Stormwater: Precipitation that accumulates in natural and/or constructed storage and stormwater systems during and immediately following a storm event.
Stormwater Management: Functions associated with planning, designing, constructing, maintaining, financing, and regulating the facilities (both constructed and natural) that collect, store, control, and/or convey stormwater.
Stormwater Pollution Prevention Plan (SWPPP or SWP3): A plan to describe a process whereby a facility thoroughly evaluates potential pollutant sources at a site and selects and implements appropriate measures designed to prevent or control the discharge of pollutants in stormwater runoff.
Surface Water: Water that remains on the surface of the ground, including rivers, lakes, reservoirs, streams, wetlands, impoundments, seas, estuaries, etc.
Total Maximum Daily Load (TMDL): The maximum amount of pollutants which can released into a water body without adversely affecting the water quality.
Tool Box: A term to describe the activities and materials that EPA plans to perform/produce to facilitate implementation of the stormwater program in an effective and cost-efficient manner. The eight components include: 1)fact sheets; 2) guidance documents; 3) menu of BMPs; 4) compliance assistance; 5) information clearing house; 6) training and outreach efforts; 7) technical research; and 8) support for demonstration projects.

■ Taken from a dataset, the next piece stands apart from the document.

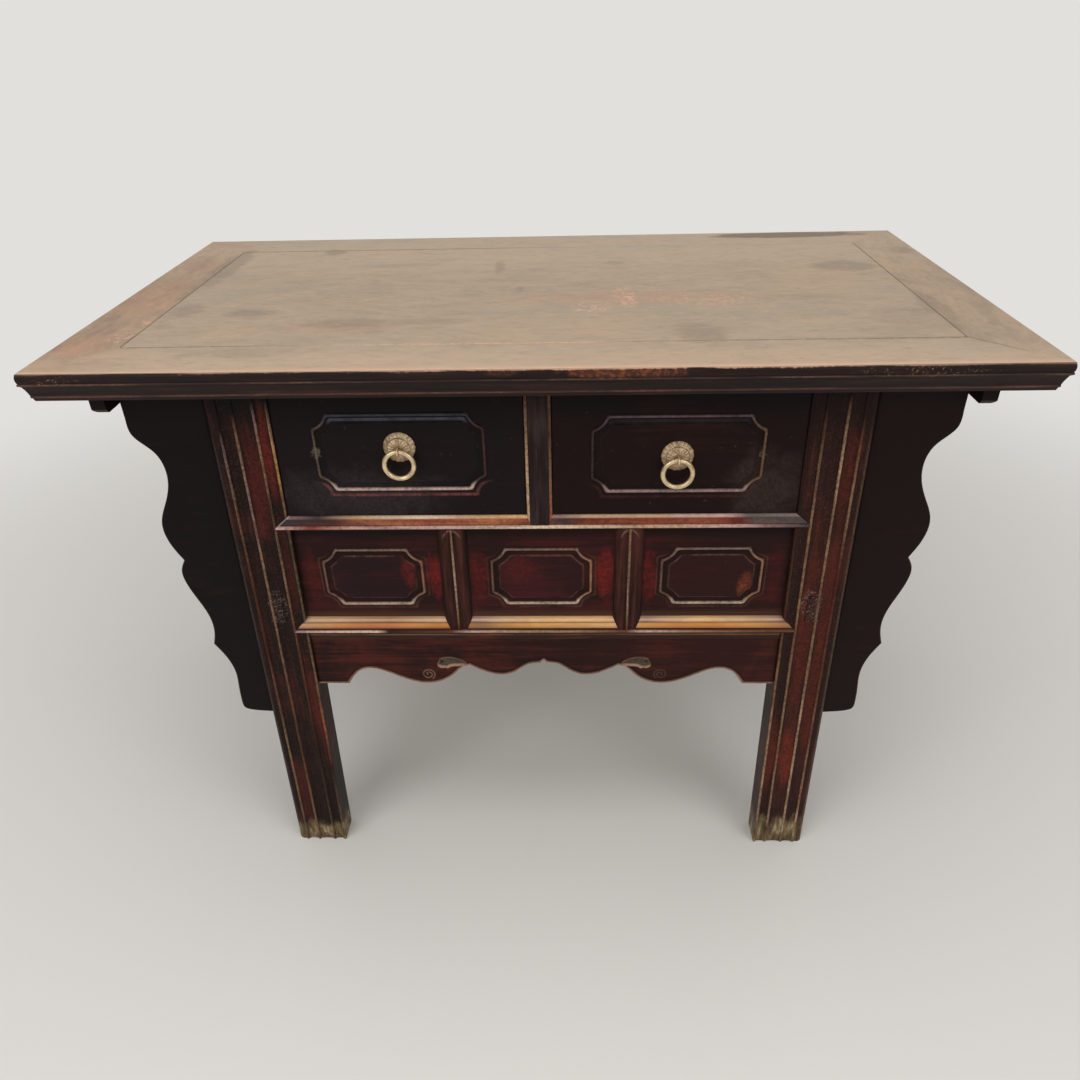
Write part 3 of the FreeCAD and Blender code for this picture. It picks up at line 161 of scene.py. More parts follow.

Urbanized Area (UA): A Bureau of the Census determination of a central place (or places) and the adjacent densely settled surrounding territory that together have a minimum residential population of 50,000 people and a minimum average density of 1,000 people/square mile. This is a simplified definition of a UA, the full definition is very complex.
Urban Runoff: stormwater from urban areas, which tends to contain heavy concentrations of pollutants from urban activities.
Watershed: That geographical area which drains to a specified point on a water course, usually a confluence of streams or rivers (also known as drainage area, catchment, or river basin).
Wet Weather Flows: Water entering storm drains during rainstorms/wet weather events.